== GIVEN INSTRUCTION ==
Produce word for word the lines of the data below running from the one that has "What FreeCAD Python" to the one that has "import Sketcher", inclusive, and no others.

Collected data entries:
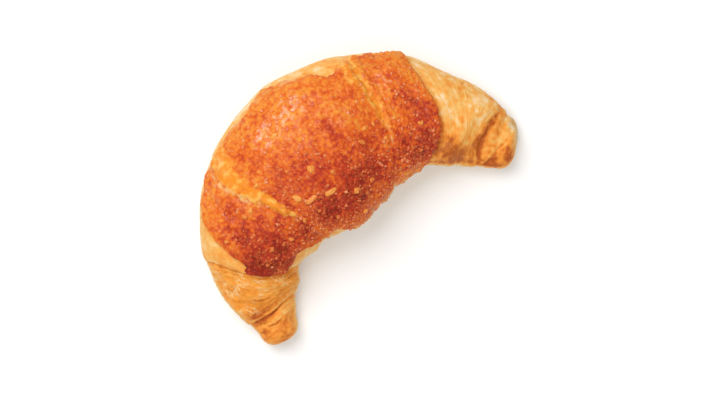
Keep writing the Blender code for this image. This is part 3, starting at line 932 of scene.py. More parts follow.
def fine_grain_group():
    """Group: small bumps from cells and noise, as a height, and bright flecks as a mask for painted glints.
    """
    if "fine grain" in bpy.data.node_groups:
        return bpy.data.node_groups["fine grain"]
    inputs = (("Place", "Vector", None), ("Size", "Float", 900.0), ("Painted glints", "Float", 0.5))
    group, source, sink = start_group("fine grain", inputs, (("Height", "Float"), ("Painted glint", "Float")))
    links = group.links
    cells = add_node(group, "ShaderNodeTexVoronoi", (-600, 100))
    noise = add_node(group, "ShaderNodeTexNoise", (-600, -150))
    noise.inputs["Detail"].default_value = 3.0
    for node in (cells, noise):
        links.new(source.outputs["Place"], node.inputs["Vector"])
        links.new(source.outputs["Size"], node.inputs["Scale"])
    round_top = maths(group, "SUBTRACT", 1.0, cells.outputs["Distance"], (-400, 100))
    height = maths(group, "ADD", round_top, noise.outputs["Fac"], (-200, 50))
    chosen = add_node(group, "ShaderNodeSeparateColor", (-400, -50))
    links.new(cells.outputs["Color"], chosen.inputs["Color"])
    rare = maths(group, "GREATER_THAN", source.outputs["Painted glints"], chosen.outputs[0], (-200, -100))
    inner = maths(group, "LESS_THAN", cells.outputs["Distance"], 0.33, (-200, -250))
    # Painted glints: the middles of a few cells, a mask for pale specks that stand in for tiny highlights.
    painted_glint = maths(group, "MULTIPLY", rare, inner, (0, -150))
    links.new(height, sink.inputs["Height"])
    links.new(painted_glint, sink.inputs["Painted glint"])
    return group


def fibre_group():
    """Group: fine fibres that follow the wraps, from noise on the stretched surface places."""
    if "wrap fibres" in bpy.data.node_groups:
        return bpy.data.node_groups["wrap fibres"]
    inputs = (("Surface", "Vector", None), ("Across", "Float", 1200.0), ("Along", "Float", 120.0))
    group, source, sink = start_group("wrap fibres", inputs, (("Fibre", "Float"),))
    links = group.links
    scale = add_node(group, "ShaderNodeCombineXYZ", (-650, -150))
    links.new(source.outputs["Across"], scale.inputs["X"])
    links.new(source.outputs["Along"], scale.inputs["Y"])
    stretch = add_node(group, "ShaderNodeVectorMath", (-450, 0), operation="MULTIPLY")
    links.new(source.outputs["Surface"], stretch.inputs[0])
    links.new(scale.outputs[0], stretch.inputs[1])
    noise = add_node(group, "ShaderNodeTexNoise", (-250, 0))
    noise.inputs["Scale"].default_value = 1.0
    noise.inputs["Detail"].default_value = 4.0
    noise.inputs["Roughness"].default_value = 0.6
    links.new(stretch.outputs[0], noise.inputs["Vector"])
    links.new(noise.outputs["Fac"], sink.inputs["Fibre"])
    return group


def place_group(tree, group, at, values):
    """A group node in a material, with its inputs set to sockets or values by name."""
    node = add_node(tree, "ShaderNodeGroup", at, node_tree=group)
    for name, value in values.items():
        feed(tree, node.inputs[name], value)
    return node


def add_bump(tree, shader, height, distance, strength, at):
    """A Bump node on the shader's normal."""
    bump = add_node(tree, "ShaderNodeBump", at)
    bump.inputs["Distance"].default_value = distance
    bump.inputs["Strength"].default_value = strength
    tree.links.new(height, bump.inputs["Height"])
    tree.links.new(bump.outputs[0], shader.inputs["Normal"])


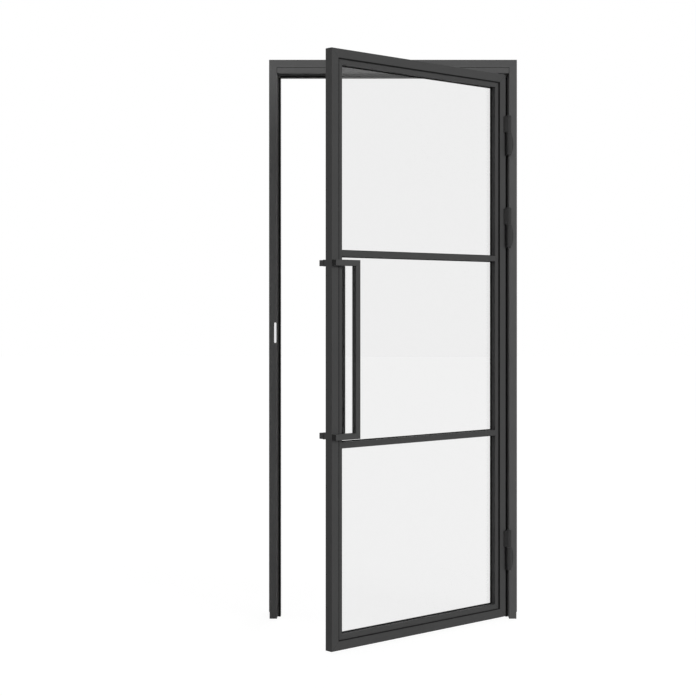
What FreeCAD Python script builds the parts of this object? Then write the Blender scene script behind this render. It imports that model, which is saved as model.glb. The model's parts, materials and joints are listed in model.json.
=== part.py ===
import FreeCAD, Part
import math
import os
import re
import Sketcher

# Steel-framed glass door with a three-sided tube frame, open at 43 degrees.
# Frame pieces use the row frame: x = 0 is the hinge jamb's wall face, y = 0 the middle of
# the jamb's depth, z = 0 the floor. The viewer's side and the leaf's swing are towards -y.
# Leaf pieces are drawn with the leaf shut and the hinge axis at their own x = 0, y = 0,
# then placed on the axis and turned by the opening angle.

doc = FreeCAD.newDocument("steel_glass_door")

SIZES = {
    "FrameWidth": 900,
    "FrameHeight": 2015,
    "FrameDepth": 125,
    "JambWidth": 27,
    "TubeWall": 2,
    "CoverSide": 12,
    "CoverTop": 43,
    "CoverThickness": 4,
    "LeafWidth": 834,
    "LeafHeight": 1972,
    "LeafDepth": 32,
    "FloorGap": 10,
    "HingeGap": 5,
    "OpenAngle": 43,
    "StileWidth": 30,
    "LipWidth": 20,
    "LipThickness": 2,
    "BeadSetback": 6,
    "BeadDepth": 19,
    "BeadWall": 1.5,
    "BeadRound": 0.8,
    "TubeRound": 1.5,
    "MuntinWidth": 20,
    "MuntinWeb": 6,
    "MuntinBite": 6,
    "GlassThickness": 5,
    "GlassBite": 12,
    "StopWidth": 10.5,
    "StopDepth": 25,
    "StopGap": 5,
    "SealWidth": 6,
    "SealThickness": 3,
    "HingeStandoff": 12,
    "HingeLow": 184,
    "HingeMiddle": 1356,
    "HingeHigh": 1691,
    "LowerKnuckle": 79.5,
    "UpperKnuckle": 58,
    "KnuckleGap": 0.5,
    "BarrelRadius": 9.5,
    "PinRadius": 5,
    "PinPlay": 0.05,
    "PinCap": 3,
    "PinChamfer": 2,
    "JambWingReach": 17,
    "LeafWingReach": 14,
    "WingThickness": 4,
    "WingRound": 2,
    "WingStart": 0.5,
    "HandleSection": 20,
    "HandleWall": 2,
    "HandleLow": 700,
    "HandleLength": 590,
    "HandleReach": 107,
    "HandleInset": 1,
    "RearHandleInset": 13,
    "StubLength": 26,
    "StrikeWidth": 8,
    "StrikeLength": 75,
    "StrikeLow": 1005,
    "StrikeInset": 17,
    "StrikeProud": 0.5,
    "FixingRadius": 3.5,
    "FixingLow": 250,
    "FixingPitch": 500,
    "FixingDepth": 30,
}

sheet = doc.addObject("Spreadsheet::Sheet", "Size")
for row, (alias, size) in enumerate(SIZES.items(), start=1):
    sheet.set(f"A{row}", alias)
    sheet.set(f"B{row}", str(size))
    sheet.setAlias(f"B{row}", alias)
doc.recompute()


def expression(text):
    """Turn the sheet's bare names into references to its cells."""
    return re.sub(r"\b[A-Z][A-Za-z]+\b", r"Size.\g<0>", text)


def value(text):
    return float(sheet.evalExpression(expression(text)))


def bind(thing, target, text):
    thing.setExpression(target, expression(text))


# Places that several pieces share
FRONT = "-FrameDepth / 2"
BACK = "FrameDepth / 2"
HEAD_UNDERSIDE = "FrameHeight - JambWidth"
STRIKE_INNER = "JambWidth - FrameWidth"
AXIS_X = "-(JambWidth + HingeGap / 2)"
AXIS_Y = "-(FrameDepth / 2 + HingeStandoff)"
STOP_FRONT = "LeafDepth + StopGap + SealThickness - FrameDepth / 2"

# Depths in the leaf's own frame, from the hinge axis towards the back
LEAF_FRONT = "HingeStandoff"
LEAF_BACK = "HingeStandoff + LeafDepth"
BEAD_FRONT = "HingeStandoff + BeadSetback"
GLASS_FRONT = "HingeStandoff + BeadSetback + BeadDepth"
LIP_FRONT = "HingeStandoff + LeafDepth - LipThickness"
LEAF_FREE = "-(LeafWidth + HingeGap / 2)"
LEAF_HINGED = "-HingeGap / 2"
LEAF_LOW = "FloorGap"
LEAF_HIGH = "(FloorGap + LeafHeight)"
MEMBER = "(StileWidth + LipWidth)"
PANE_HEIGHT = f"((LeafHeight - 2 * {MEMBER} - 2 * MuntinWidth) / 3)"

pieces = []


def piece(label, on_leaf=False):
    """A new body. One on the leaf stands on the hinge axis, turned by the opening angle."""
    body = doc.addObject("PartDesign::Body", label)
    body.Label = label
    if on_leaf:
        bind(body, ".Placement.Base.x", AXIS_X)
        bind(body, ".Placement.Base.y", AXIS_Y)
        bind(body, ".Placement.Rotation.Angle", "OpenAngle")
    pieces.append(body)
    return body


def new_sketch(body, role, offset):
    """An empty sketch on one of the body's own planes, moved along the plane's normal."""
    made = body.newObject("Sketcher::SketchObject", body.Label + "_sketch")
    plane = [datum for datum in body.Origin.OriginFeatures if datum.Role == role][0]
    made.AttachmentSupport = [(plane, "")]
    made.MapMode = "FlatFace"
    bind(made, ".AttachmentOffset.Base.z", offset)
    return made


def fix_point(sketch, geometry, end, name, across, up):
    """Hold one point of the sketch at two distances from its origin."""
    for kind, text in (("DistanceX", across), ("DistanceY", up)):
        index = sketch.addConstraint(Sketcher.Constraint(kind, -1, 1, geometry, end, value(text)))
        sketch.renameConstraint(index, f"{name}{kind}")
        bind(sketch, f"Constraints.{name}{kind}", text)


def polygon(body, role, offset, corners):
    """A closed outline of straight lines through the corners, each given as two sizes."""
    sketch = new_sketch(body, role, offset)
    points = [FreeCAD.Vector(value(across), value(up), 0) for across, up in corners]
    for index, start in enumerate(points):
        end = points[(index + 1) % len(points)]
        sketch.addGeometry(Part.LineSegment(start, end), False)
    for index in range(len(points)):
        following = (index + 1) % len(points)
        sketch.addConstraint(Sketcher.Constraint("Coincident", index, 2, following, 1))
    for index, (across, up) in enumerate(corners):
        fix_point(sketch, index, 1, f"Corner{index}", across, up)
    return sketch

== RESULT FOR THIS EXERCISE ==
What FreeCAD Python script builds the parts of this object? Then write the Blender scene script behind this render. It imports that model, which is saved as model.glb. The model's parts, materials and joints are listed in model.json.
=== part.py ===
import FreeCAD, Part
import math
import os
import re
import Sketcher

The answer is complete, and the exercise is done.